What you will do: Write out the whole of the material exactly.

Source excerpt:
********
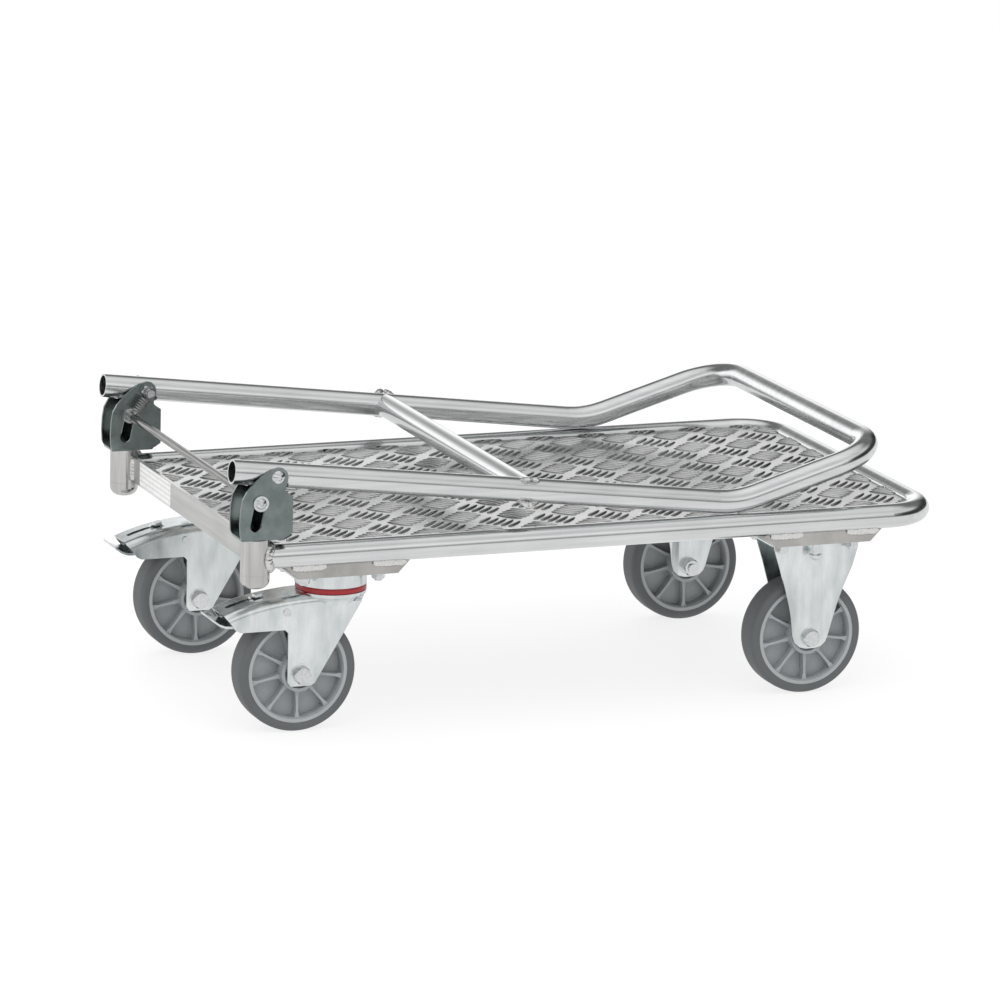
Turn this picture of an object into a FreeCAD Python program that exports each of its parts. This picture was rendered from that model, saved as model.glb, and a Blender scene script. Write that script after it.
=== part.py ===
import FreeCAD
import Part
import math
import os

# Folding platform cart: a tube-framed tread-plate deck on two braked swivel casters and two fixed casters,
# with a bow handle that folds flat over the deck and is locked upright by a sprung bar.
# Millimetres. +X runs from the handle hinges to the fixed casters, +Y is the left side, +Z is up.
# The handle is drawn folded, the lock bar up. Lengths along X are laid out from the deck's layout line and every
# piece is saved moved by ORIGIN_SHIFT, which puts the origin on the ground under the middle of the folded cart.

# ---------------------------------------------------------------- driving dimensions
GAP = 0.1                      # hairline between pieces that are welded or bolted together
ORIGIN_SHIFT = -9.5            # from the layout line to the middle of the folded cart

TUBE_R = 12.5                  # frame and handle tube, 25 mm
TUBE_WALL = 2.0
RAIL_Y = 215.0                 # side rail centre lines
RAIL_Z = 194.5
RAIL_END_X = 392.0             # centre line of the end tube over the fixed casters
RAIL_BEND_R = 50.0

POST_X = -353.5                # corner posts at the hinge end
POST_R = 15.0
POST_WALL = 2.5
POST_TOP_Z = 214.0
POST_LID = 12.0                # threaded lid in the top of each post
POST_CAP_Z = 178.0             # joint between post and domed cap
POST_BOTTOM_Z = 163.0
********
Reply:
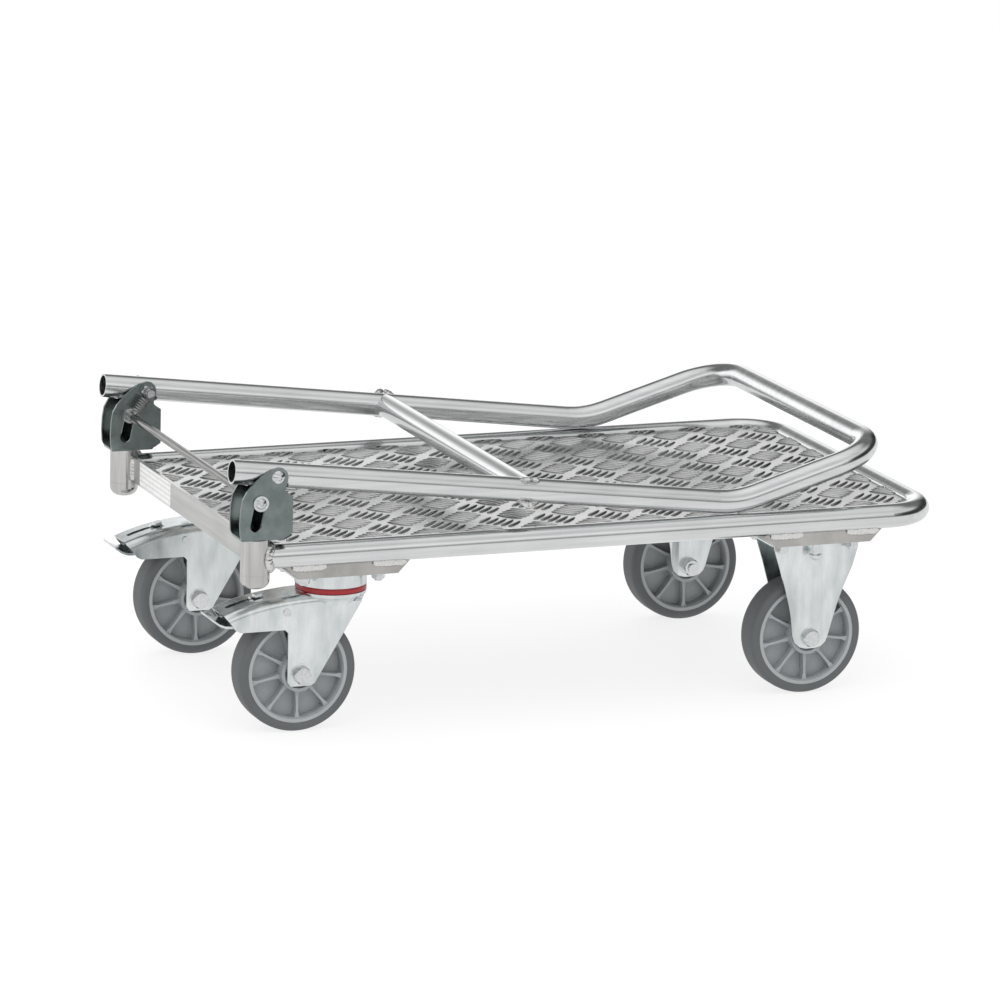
Turn this picture of an object into a FreeCAD Python program that exports each of its parts. This picture was rendered from that model, saved as model.glb, and a Blender scene script. Write that script after it.
=== part.py ===
import FreeCAD
import Part
import math
import os

# Folding platform cart: a tube-framed tread-plate deck on two braked swivel casters and two fixed casters,
# with a bow handle that folds flat over the deck and is locked upright by a sprung bar.
# Millimetres. +X runs from the handle hinges to the fixed casters, +Y is the left side, +Z is up.
# The handle is drawn folded, the lock bar up. Lengths along X are laid out from the deck's layout line and every
# piece is saved moved by ORIGIN_SHIFT, which puts the origin on the ground under the middle of the folded cart.

# ---------------------------------------------------------------- driving dimensions
GAP = 0.1                      # hairline between pieces that are welded or bolted together
ORIGIN_SHIFT = -9.5            # from the layout line to the middle of the folded cart

TUBE_R = 12.5                  # frame and handle tube, 25 mm
TUBE_WALL = 2.0
RAIL_Y = 215.0                 # side rail centre lines
RAIL_Z = 194.5
RAIL_END_X = 392.0             # centre line of the end tube over the fixed casters
RAIL_BEND_R = 50.0

POST_X = -353.5                # corner posts at the hinge end
POST_R = 15.0
POST_WALL = 2.5
POST_TOP_Z = 214.0
POST_LID = 12.0                # threaded lid in the top of each post
POST_CAP_Z = 178.0             # joint between post and domed cap
POST_BOTTOM_Z = 163.0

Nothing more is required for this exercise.